Dataset extract:
● ● ●

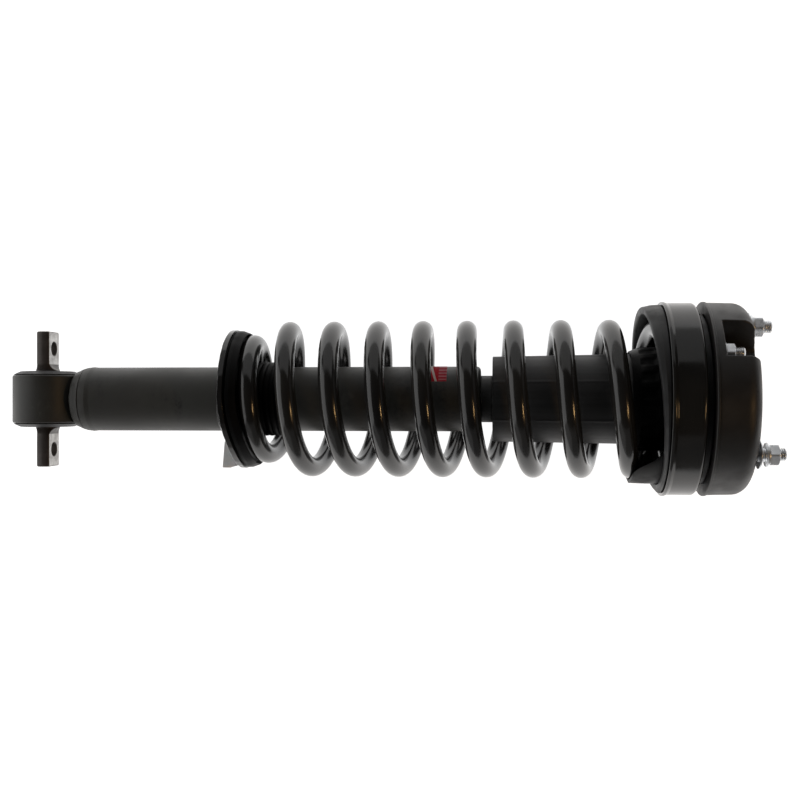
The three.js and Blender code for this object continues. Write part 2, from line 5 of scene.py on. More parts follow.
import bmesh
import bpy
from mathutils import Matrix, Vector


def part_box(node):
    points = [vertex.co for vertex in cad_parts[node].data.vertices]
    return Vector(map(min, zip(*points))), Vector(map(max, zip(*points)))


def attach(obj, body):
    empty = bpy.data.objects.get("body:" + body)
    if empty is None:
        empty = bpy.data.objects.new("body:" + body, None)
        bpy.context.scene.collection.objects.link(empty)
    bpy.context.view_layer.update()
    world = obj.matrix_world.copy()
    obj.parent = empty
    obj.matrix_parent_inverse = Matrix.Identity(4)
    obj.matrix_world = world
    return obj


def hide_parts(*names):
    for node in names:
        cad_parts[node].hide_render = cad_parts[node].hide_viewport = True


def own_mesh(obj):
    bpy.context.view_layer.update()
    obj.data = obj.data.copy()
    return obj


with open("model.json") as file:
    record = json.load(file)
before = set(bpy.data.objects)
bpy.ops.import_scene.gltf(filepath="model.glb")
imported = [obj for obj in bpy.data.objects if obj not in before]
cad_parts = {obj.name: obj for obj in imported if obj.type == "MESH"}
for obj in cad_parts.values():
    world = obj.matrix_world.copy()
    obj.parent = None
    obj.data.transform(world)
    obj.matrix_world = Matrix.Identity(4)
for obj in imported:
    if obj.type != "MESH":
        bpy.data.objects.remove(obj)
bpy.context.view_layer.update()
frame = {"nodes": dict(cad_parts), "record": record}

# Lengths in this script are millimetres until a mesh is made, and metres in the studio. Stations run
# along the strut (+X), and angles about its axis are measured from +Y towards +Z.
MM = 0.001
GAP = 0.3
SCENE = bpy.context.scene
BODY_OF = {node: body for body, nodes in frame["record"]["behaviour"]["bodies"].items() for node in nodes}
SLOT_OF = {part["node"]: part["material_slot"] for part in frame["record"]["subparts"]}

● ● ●

Given instruction: Restate the whole of the material exactly.

Result of this exercise:
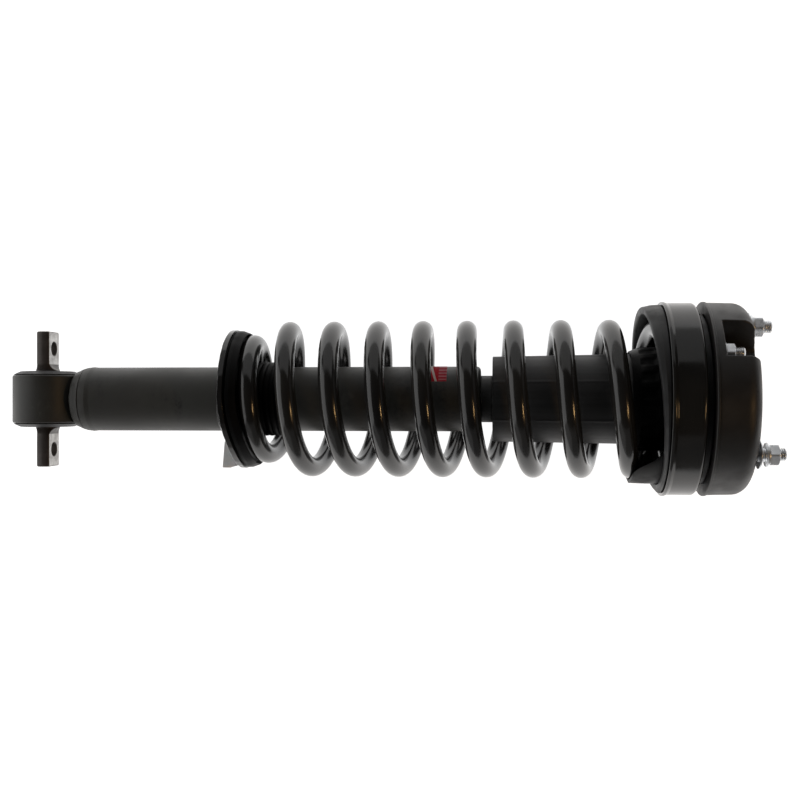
The three.js and Blender code for this object continues. Write part 2, from line 5 of scene.py on. More parts follow.
import bmesh
import bpy
from mathutils import Matrix, Vector


def part_box(node):
    points = [vertex.co for vertex in cad_parts[node].data.vertices]
    return Vector(map(min, zip(*points))), Vector(map(max, zip(*points)))


def attach(obj, body):
    empty = bpy.data.objects.get("body:" + body)
    if empty is None:
        empty = bpy.data.objects.new("body:" + body, None)
        bpy.context.scene.collection.objects.link(empty)
    bpy.context.view_layer.update()
    world = obj.matrix_world.copy()
    obj.parent = empty
    obj.matrix_parent_inverse = Matrix.Identity(4)
    obj.matrix_world = world
    return obj


def hide_parts(*names):
    for node in names:
        cad_parts[node].hide_render = cad_parts[node].hide_viewport = True


def own_mesh(obj):
    bpy.context.view_layer.update()
    obj.data = obj.data.copy()
    return obj


with open("model.json") as file:
    record = json.load(file)
before = set(bpy.data.objects)
bpy.ops.import_scene.gltf(filepath="model.glb")
imported = [obj for obj in bpy.data.objects if obj not in before]
cad_parts = {obj.name: obj for obj in imported if obj.type == "MESH"}
for obj in cad_parts.values():
    world = obj.matrix_world.copy()
    obj.parent = None
    obj.data.transform(world)
    obj.matrix_world = Matrix.Identity(4)
for obj in imported:
    if obj.type != "MESH":
        bpy.data.objects.remove(obj)
bpy.context.view_layer.update()
frame = {"nodes": dict(cad_parts), "record": record}

# Lengths in this script are millimetres until a mesh is made, and metres in the studio. Stations run
# along the strut (+X), and angles about its axis are measured from +Y towards +Z.
MM = 0.001
GAP = 0.3
SCENE = bpy.context.scene
BODY_OF = {node: body for body, nodes in frame["record"]["behaviour"]["bodies"].items() for node in nodes}
SLOT_OF = {part["node"]: part["material_slot"] for part in frame["record"]["subparts"]}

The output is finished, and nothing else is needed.